# w/m to prevent carbon buildup?



## bck6780 (Jul 16, 2010)

So, we all know carbon buildup is ridiculous on the 2.0 fsi. After doing the clean, my car felt completely different. It seems like VW is addressing buildup by adding injectors solely to rinse the intake valves on their mk7.

One of the claimed benefits of w/m is reducing this buildup, which has me super interested (especially considering how reasonably priced the kit is compared to the hassle/cost of manually blasting my valves every 30k). This makes sense to me; inject combustible w/m into the intake tract, it hits the valves and burns them clean...maybe?

I had heard some noise a while back about people with w/m setups having exceptionally clean valves. Has anyone seen this firsthand? How do your valves look after running w/m? opcorn:


----------



## ocshaman (Nov 18, 2006)

Old MB drivers using WVO have reduced blowby and crankcase pressure by using water meth, due to cleaning the ringpacks.
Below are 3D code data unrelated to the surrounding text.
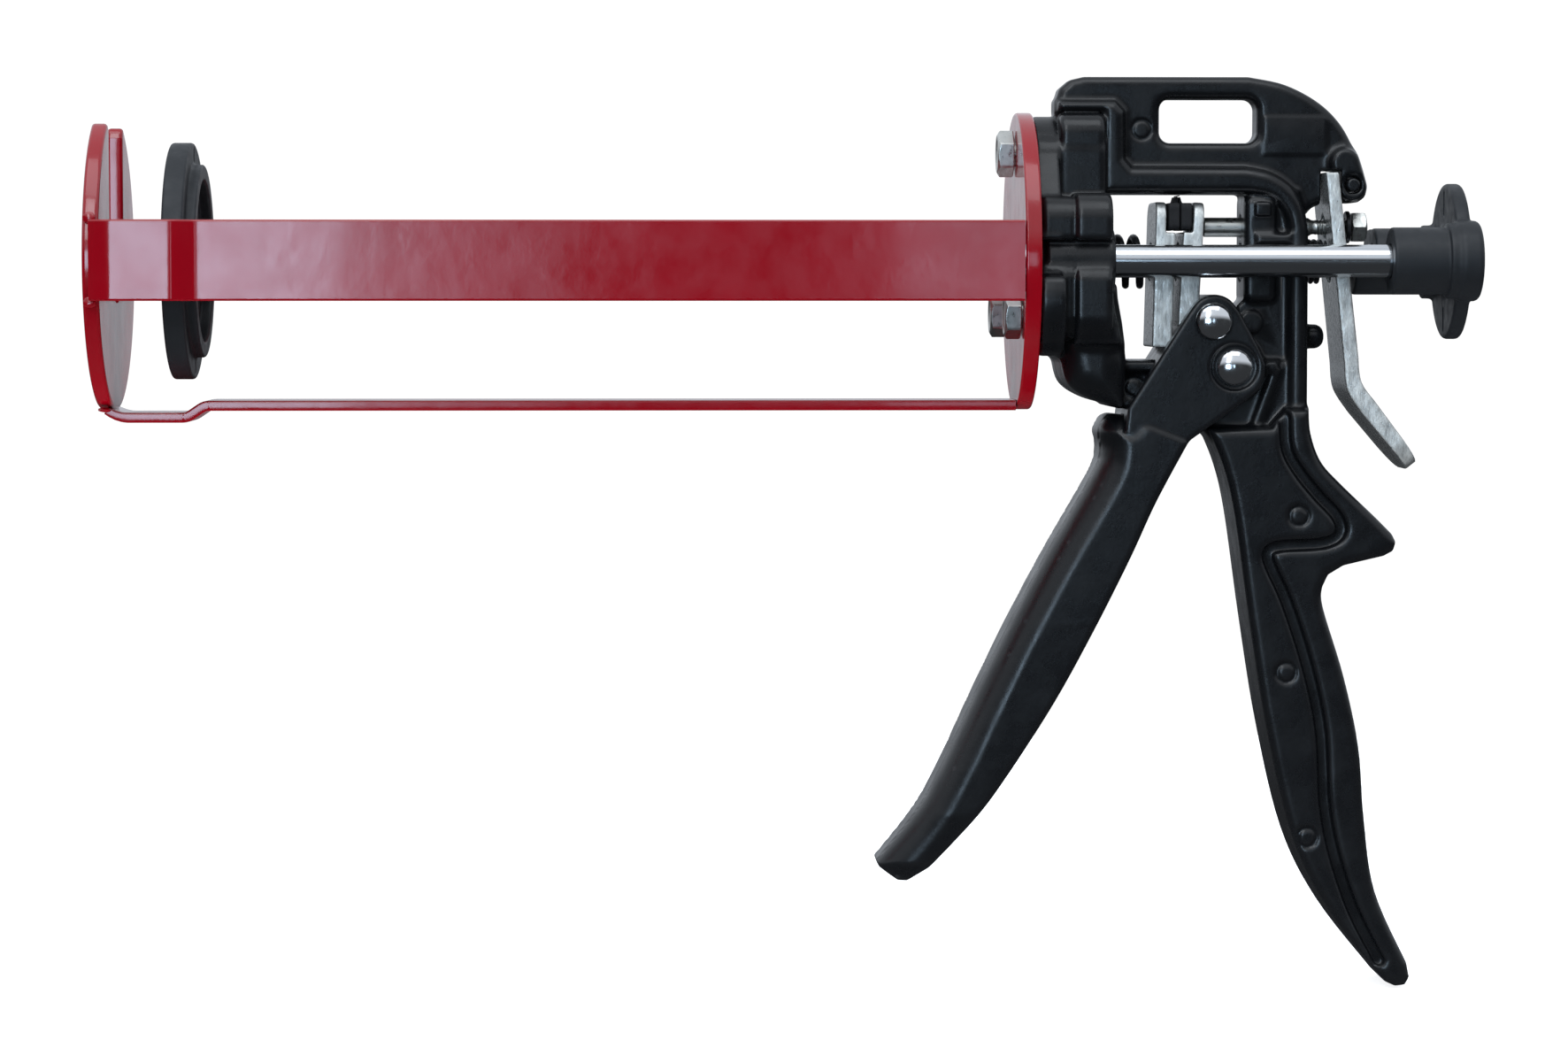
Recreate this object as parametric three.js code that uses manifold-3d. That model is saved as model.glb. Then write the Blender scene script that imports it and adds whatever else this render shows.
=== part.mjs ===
// Caulking gun for large coaxial cartridges, in millimetres, +Z up.
// The nozzle end points to -X and the grips hang down to -Z.
// Construction frame: X = 0 is the rear plate's front face, Z = 0 is the push rods' axis,
// Y = 0 is the mid-plane. At the end the group is moved so that the middle of its base is the origin.
import * as THREE from "three";
import { mergeVertices } from "three/addons/utils/BufferGeometryUtils.js";
import Module from "manifold-3d";

const wasm = await Module();
wasm.setup();

// ---------------------------------------------------------------- driving dimensions
const gap = 0.3; // left between pieces that touch or slide
const bayLength = 219.5; // between the inner faces of the two plates
const plateR = 36.4;
const plateT = 3.9;
const nozzleSlot = 26; // width of the slot in the front plate
const slotRise = 3.6; // the slot's round end is centred this far above the axis
const strapWidth = 19.2;
const strapT = 2.5;
const rodR = 4;
const rodPitch = 17; // side rods, either side of the centre rod
const bearing = 0.5; // radial clearance of the rods in the casting and plates
const boltCircle = plateR - 10.1; // the three bolts that hold the casting
const boltR = 3;
const boltFlats = 10;
const boltHead = 4;
const pistonR = plateR - 7.5; // clear of the straps and of the welds inside them
const pistonT = 5.2;
const pistonRest = 21.5; // from the front plate to the back of the piston hub
const rodSkirt = 4.2; // wall of the yoke's sockets round the rods
const driveHalf = rodPitch - rodR - 2.75; // half width of the drive plates, between the side rods
const driveT = 4.9;
const driveLean = [1.5, 3]; // degrees, front and rear plate
const cheekIn = driveHalf + 1.35; // inner face of the trigger's arms
const cheekT = 3.9;
const fulcrum = [52.6, -25.7]; // trigger pivot, X and Z
const pusher = [47.4, -14.6]; // roller that pushes the drive plates, X and Z
const fulcrumR = 3.4;
const pusherR = 2.4;
const rollerR = 3.1;
const rivetHeadR = 4.6;
const leverHalf = rodPitch - rodR - 1;
const leverT = 3.2;
const leverTop = [76.6, 21.6];
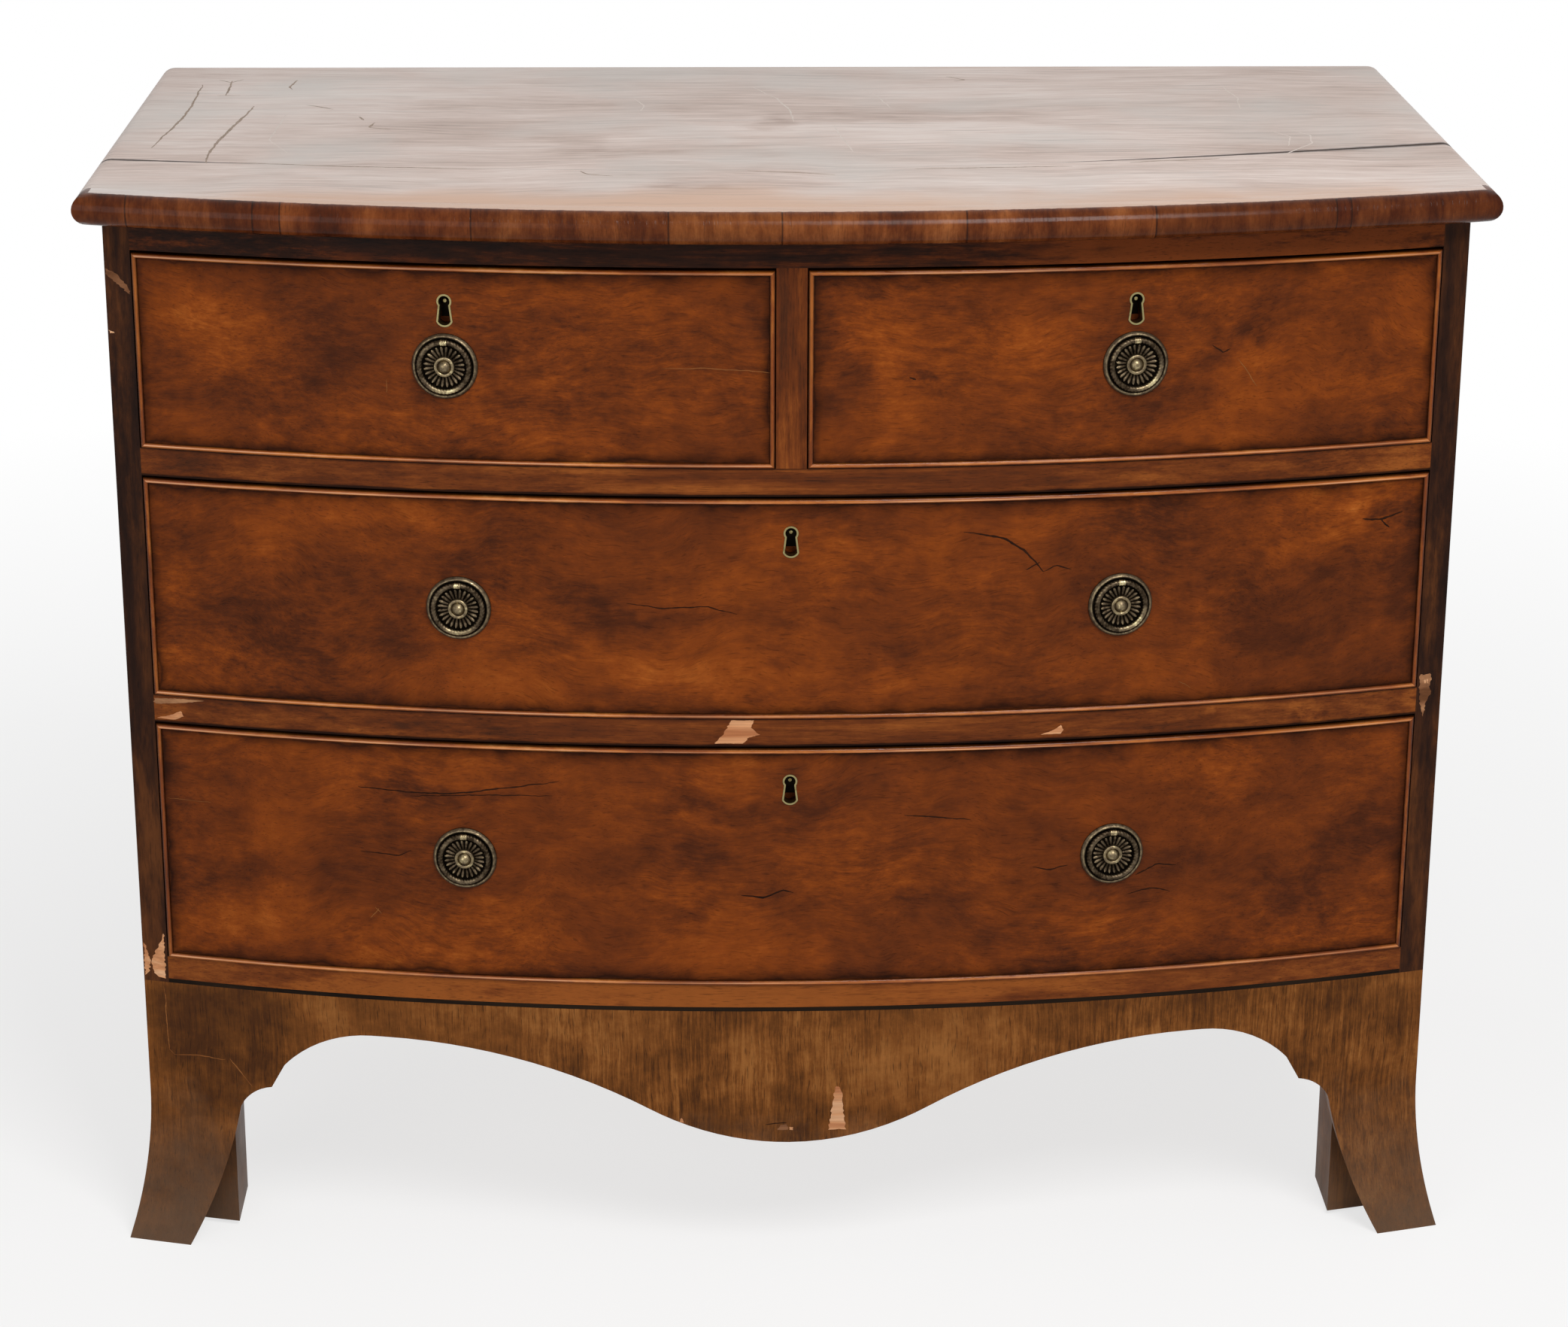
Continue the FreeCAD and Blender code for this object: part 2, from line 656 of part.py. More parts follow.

On the other hand, posters on this thread

http://www.cobaltss.net/forums/2-0l-lnf-performance-tech-153/lnf-valve-gunk-282355/

mention that despite running meth there was still buildup.


----------



## Slayer (Aug 8, 2000)

It won't clean the crust off, but I'd like to see some some before / after shots to see if it will help them stay cleaner if you have meth while the valves are still clean


----------